■ GIVEN DATA
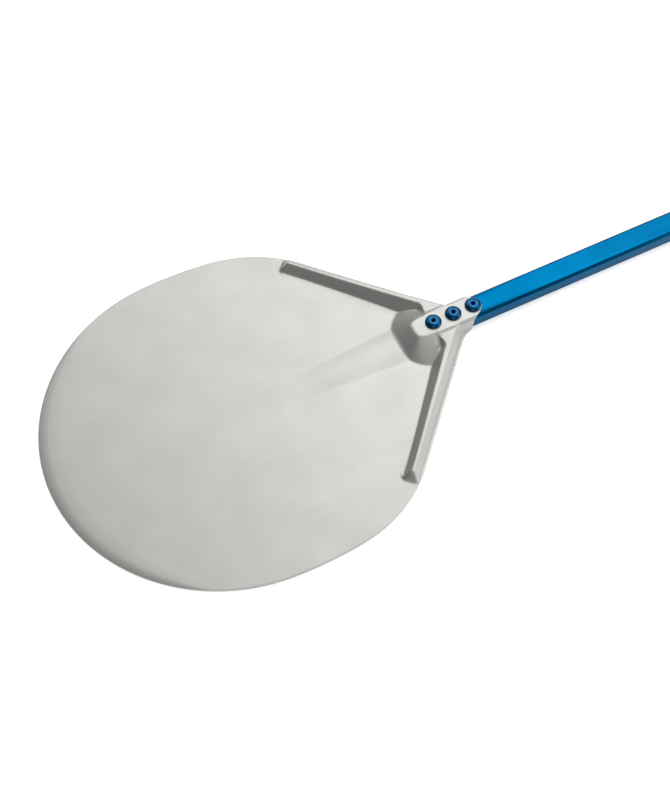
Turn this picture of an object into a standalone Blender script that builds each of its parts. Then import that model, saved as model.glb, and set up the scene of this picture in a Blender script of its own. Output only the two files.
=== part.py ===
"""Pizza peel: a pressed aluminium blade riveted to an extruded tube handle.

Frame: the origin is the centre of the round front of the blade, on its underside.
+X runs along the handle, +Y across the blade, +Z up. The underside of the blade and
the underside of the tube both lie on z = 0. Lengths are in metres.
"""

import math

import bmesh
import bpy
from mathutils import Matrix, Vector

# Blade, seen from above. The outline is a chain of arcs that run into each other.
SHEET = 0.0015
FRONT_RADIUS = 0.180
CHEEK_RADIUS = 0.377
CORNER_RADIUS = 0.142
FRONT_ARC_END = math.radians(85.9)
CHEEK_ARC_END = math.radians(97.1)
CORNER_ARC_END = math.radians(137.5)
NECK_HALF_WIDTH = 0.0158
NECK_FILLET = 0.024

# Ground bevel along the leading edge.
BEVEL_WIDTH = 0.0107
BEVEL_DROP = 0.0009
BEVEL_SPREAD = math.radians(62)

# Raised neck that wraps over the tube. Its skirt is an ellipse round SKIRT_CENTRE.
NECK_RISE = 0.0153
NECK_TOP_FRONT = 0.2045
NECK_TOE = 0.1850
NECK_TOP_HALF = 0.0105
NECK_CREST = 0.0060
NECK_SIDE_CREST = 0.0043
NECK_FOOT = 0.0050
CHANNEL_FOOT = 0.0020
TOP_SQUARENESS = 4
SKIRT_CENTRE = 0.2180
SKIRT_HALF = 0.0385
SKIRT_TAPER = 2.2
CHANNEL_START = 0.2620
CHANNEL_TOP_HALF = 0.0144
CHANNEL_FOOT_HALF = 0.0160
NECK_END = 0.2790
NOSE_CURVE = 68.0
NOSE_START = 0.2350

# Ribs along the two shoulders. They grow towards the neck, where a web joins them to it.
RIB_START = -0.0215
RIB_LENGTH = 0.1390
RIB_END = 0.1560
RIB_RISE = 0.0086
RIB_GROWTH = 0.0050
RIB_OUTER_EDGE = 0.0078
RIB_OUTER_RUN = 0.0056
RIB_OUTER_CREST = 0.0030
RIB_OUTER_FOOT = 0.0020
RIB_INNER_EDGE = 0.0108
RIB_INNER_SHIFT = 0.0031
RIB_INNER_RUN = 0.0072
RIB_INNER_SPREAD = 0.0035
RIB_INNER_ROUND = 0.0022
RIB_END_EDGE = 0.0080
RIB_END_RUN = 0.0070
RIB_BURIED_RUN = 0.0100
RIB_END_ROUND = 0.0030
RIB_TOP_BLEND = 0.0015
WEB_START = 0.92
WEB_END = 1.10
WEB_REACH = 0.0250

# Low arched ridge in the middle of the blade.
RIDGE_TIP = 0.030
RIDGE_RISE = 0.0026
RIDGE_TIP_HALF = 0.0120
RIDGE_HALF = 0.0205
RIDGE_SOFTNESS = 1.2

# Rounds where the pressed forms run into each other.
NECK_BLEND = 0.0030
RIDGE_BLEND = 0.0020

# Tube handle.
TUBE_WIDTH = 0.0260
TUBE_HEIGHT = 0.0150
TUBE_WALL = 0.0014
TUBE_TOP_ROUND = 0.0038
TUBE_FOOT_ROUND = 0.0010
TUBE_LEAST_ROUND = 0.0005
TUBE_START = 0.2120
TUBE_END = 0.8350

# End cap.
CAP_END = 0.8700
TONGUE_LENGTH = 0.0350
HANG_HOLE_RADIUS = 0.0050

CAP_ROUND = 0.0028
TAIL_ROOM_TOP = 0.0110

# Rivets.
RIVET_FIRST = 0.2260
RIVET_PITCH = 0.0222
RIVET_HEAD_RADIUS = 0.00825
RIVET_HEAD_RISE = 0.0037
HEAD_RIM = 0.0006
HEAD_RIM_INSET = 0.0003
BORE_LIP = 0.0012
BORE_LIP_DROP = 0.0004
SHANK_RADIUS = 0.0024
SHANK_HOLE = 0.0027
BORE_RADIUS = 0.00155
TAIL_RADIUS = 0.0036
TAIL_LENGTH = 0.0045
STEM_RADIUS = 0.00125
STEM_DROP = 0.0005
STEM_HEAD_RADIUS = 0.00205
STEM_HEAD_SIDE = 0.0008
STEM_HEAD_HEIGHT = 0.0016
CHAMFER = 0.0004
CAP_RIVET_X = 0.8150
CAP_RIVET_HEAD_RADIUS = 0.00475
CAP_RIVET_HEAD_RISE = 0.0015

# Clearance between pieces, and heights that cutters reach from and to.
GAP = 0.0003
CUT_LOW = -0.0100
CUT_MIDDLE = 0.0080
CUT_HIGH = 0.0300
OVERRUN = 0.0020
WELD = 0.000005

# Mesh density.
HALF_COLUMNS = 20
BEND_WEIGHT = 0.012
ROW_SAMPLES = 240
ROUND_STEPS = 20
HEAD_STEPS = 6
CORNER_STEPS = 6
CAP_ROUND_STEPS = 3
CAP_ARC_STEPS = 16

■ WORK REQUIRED
Return only the lines spanning from the first line of the material through the line with "BEVEL_SPREAD = math.radians(62)", copied exactly, both ends kept.

■ EXERCISE SOLUTION
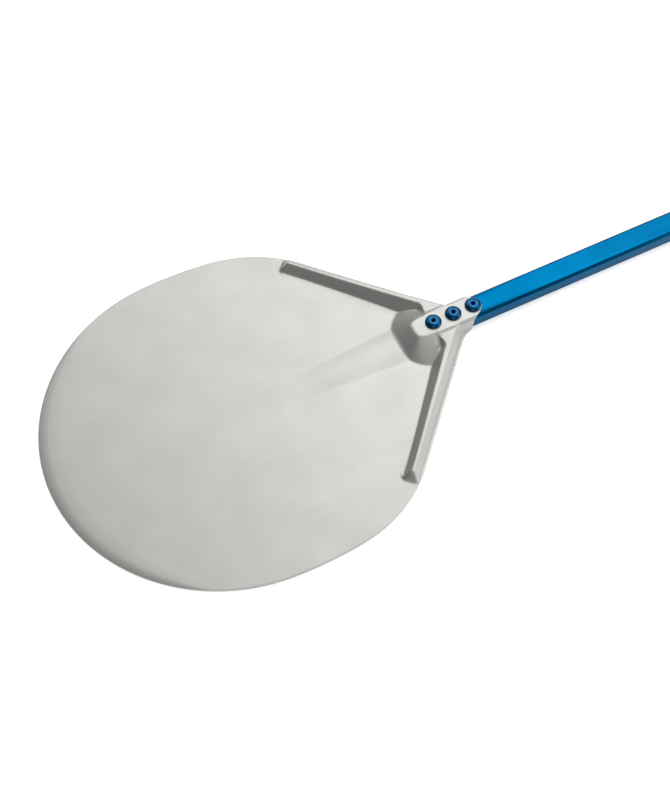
Turn this picture of an object into a standalone Blender script that builds each of its parts. Then import that model, saved as model.glb, and set up the scene of this picture in a Blender script of its own. Output only the two files.
=== part.py ===
"""Pizza peel: a pressed aluminium blade riveted to an extruded tube handle.

Frame: the origin is the centre of the round front of the blade, on its underside.
+X runs along the handle, +Y across the blade, +Z up. The underside of the blade and
the underside of the tube both lie on z = 0. Lengths are in metres.
"""

import math

import bmesh
import bpy
from mathutils import Matrix, Vector

# Blade, seen from above. The outline is a chain of arcs that run into each other.
SHEET = 0.0015
FRONT_RADIUS = 0.180
CHEEK_RADIUS = 0.377
CORNER_RADIUS = 0.142
FRONT_ARC_END = math.radians(85.9)
CHEEK_ARC_END = math.radians(97.1)
CORNER_ARC_END = math.radians(137.5)
NECK_HALF_WIDTH = 0.0158
NECK_FILLET = 0.024

# Ground bevel along the leading edge.
BEVEL_WIDTH = 0.0107
BEVEL_DROP = 0.0009
BEVEL_SPREAD = math.radians(62)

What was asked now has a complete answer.